政治
2024/11/15
自民党総裁選で誰もふれない「部屋の中の象」
このまま9割引医療を放置すると、全世帯の3割負担も維持できない。今の40代が高齢者になるころには、5割負担でも足りなくなるだろう。
先送りしていると問題はどんどん大きくなる9割引医療は氷山の一角である。社会保障特別会計の簿外債務は今後40年で、年金債務だけで1100兆円にのぼる。医療・介護を含めると2000兆円近い。この象は成長する象なのだ。問題を先送りしていると、そのうち象は会議室の机を踏みつぶし、ドアを破り、建物を食い尽くすだろう。
1990年代には銀行の簿外債務を海外に隠す「飛ばし」が流行した。
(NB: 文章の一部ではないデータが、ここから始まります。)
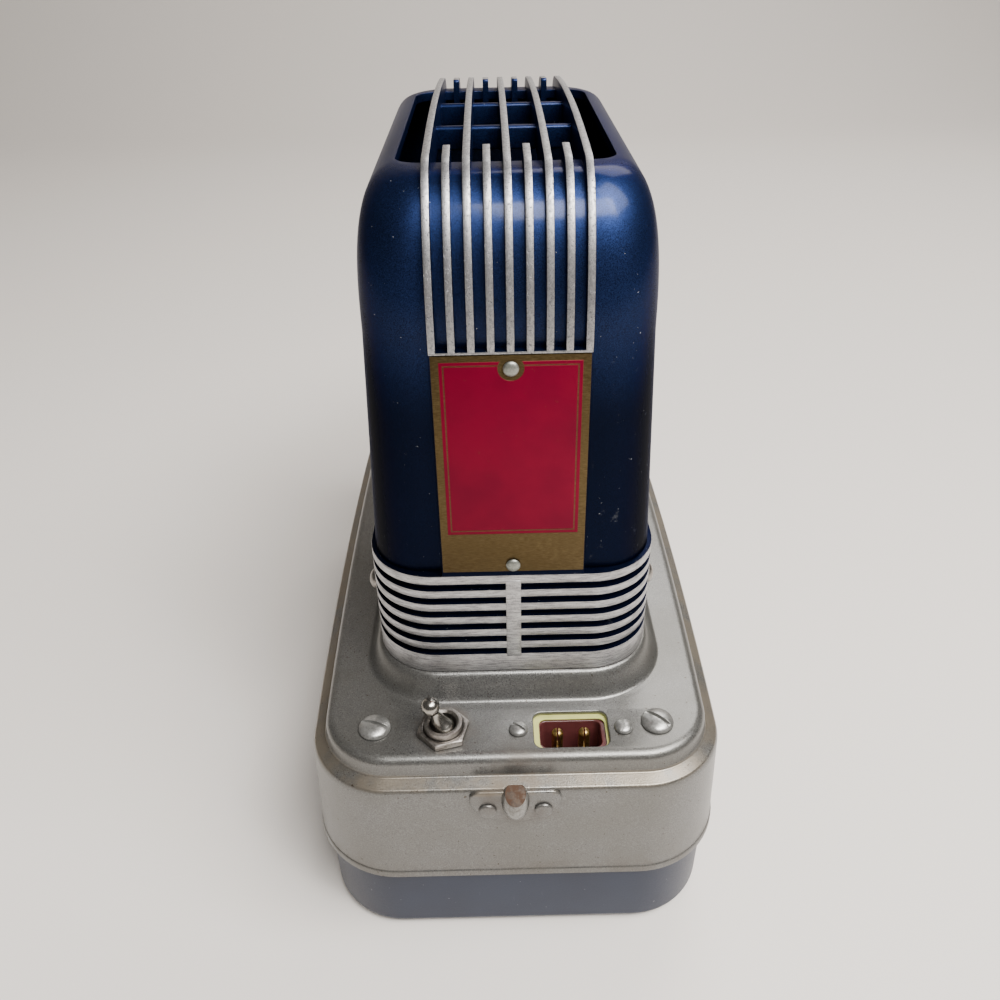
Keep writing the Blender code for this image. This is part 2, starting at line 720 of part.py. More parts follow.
def make_base_pan():
    edge_z = PAN_BOTTOM_Z + PAN_EDGE
    profile = [(pan_outer_inset(PAN_TOP_Z), PAN_TOP_Z), (pan_outer_inset(edge_z), edge_z)]
    start = profile[-1][0]
    for i in range(1, ROUND_STEPS + 1):
        angle = math.pi / 2 * i / ROUND_STEPS
        profile.append((start + PAN_EDGE * (1 - math.cos(angle)), edge_z - PAN_EDGE * math.sin(angle)))
    profile.reverse()
    rings = [ring_at(base_outline(inset), z) for inset, z in profile]
    pan = loft("base_pan", rings, "pan_paint", capped=True)
    open_top(pan)
    solidify(pan, SHEET)
    post_foot = PAN_BOTTOM_Z + SHEET / 2
    post_top = DECK_UNDER_Z - GAP
    for i, (x, y) in enumerate(deck_screw_places()):
        join(pan, rod(f"post_{i}", POST_RADIUS, (x, y, post_foot), post_top - post_foot))
        bore_z = post_top - POST_BORE_DEPTH
        bore = DECK_SCREW_SHANK + SHAFT_CLEARANCE
        cut(pan, rod(f"post_bore_{i}", bore, (x, y, bore_z), POST_BORE_DEPTH + CUT_OVERRUN))
    floor_z = PAN_BOTTOM_Z - CUT_OVERRUN
    through = SHEET + 2 * CUT_OVERRUN
    for i, (x, y) in enumerate(foot_places()):
        cut(pan, rod(f"foot_hole_{i}", FOOT_STEM + GAP, (x, y, floor_z), through))
    leg_hole = LEG_TIP_RADIUS + LEG_HOLE_CLEARANCE
    cut(pan, rod("leg_hole", leg_hole, (0, LEG_Y, floor_z), through, steps=MEDIUM_STEPS))
    for end in (1, -1):
        for i in range(INTAKE_SLOTS):
            y = HOUSING_Y + end * (INTAKE_OFFSET + INTAKE_PITCH * i)
            low = (-INTAKE_LENGTH / 2, y - INTAKE_WIDTH / 2, floor_z)
            high = (INTAKE_LENGTH / 2, y + INTAKE_WIDTH / 2, floor_z + through)
            cut(pan, box(f"intake_{end}_{i}", low, high))
    cut(pan, wheel_slot())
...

これで見た目には銀行の帳簿はきれいになるが、不良債権は残っているので、最後は誰かが払わないといけない。山一証券が自主廃業した原因も、この簿外債務だった。
日本経済を破壊した不良債権はたかだか100兆円だったが、今度はそれより一桁大きい。そのダメージは、来年から決定的に大きくなる。現役世代の負担は激増して世代間格差は拡大し、国民負担率は50%を超える。
この問題は国会の多数決では解決不可能だが、首相に決断力があれば不可能ではない。小泉首相や菅首相のような決断のできる自民党総裁を選ぶ必要がある。